### Records with modeling code
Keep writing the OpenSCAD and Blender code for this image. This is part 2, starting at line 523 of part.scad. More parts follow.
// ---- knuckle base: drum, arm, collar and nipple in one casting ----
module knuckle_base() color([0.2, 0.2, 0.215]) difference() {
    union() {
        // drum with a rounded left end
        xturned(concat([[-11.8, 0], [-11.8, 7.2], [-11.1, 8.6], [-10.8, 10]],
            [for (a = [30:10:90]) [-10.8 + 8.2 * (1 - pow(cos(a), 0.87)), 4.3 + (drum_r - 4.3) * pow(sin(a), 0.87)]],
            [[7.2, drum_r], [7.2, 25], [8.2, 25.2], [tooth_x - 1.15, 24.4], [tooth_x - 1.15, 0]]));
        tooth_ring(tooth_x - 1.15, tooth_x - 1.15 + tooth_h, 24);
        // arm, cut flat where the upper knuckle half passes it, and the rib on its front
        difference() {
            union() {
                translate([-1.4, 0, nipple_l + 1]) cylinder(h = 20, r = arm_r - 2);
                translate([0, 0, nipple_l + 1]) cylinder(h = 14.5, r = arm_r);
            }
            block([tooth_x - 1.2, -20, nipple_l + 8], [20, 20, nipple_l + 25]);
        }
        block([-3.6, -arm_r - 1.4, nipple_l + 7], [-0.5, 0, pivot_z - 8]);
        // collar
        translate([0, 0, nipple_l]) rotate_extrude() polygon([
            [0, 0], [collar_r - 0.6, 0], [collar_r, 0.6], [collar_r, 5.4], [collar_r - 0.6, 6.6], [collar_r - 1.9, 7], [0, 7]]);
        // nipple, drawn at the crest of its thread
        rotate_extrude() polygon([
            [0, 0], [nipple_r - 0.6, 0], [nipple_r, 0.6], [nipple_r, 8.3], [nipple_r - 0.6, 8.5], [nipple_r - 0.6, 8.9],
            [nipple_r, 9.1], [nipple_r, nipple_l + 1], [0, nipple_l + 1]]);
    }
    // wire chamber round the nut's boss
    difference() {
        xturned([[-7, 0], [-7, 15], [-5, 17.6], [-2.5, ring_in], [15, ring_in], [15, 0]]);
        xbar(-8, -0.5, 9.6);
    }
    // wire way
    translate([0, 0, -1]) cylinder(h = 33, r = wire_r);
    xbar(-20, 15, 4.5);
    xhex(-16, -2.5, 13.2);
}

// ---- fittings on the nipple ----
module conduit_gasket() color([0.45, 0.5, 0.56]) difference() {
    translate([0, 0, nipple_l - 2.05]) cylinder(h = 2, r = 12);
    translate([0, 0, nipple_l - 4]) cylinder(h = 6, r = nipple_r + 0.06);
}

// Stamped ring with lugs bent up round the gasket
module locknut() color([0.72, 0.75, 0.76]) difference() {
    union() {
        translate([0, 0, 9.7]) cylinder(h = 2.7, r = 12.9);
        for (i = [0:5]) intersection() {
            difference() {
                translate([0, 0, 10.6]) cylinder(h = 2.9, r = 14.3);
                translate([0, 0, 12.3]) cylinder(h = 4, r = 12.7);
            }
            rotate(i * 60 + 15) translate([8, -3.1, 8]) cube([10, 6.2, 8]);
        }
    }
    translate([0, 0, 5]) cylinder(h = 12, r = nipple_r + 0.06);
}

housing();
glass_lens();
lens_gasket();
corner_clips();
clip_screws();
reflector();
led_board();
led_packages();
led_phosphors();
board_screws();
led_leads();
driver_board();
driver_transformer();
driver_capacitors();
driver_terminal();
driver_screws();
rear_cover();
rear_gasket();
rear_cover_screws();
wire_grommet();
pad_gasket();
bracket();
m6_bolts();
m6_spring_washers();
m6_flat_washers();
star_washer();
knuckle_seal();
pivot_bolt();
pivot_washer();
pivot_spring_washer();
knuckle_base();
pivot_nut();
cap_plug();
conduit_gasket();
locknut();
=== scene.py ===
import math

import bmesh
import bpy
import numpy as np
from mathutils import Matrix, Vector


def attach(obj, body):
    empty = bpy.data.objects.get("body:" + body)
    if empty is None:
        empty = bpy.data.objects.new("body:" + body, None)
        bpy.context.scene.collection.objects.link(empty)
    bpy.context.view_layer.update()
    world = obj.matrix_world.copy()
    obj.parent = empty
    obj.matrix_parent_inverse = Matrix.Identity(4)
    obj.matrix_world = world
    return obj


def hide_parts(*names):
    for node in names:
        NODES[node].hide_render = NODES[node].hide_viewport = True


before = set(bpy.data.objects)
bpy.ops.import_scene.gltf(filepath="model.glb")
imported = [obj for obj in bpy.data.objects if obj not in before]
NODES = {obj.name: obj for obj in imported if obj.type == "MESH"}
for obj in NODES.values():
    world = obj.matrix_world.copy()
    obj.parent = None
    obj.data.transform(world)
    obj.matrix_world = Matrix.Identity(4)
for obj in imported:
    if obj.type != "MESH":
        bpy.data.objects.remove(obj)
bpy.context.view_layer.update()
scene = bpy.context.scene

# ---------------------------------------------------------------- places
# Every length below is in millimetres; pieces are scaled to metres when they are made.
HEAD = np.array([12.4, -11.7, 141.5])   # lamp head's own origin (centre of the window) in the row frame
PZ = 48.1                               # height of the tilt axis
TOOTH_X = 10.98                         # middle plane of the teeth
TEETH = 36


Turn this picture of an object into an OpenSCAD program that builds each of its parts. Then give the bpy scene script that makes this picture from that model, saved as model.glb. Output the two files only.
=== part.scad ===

### SET TASK
Your output shall consist solely of the lines from the line with "round the gasket" to the line with "before = set(bpy.data.objects)", reproduced exactly, both ends included.

### EXERCISE RESPONSE
// Stamped ring with lugs bent up round the gasket
module locknut() color([0.72, 0.75, 0.76]) difference() {
    union() {
        translate([0, 0, 9.7]) cylinder(h = 2.7, r = 12.9);
        for (i = [0:5]) intersection() {
            difference() {
                translate([0, 0, 10.6]) cylinder(h = 2.9, r = 14.3);
                translate([0, 0, 12.3]) cylinder(h = 4, r = 12.7);
            }
            rotate(i * 60 + 15) translate([8, -3.1, 8]) cube([10, 6.2, 8]);
        }
    }
    translate([0, 0, 5]) cylinder(h = 12, r = nipple_r + 0.06);
}

housing();
glass_lens();
lens_gasket();
corner_clips();
clip_screws();
reflector();
led_board();
led_packages();
led_phosphors();
board_screws();
led_leads();
driver_board();
driver_transformer();
driver_capacitors();
driver_terminal();
driver_screws();
rear_cover();
rear_gasket();
rear_cover_screws();
wire_grommet();
pad_gasket();
bracket();
m6_bolts();
m6_spring_washers();
m6_flat_washers();
star_washer();
knuckle_seal();
pivot_bolt();
pivot_washer();
pivot_spring_washer();
knuckle_base();
pivot_nut();
cap_plug();
conduit_gasket();
locknut();
=== scene.py ===
import math

import bmesh
import bpy
import numpy as np
from mathutils import Matrix, Vector


def attach(obj, body):
    empty = bpy.data.objects.get("body:" + body)
    if empty is None:
        empty = bpy.data.objects.new("body:" + body, None)
        bpy.context.scene.collection.objects.link(empty)
    bpy.context.view_layer.update()
    world = obj.matrix_world.copy()
    obj.parent = empty
    obj.matrix_parent_inverse = Matrix.Identity(4)
    obj.matrix_world = world
    return obj


def hide_parts(*names):
    for node in names:
        NODES[node].hide_render = NODES[node].hide_viewport = True


before = set(bpy.data.objects)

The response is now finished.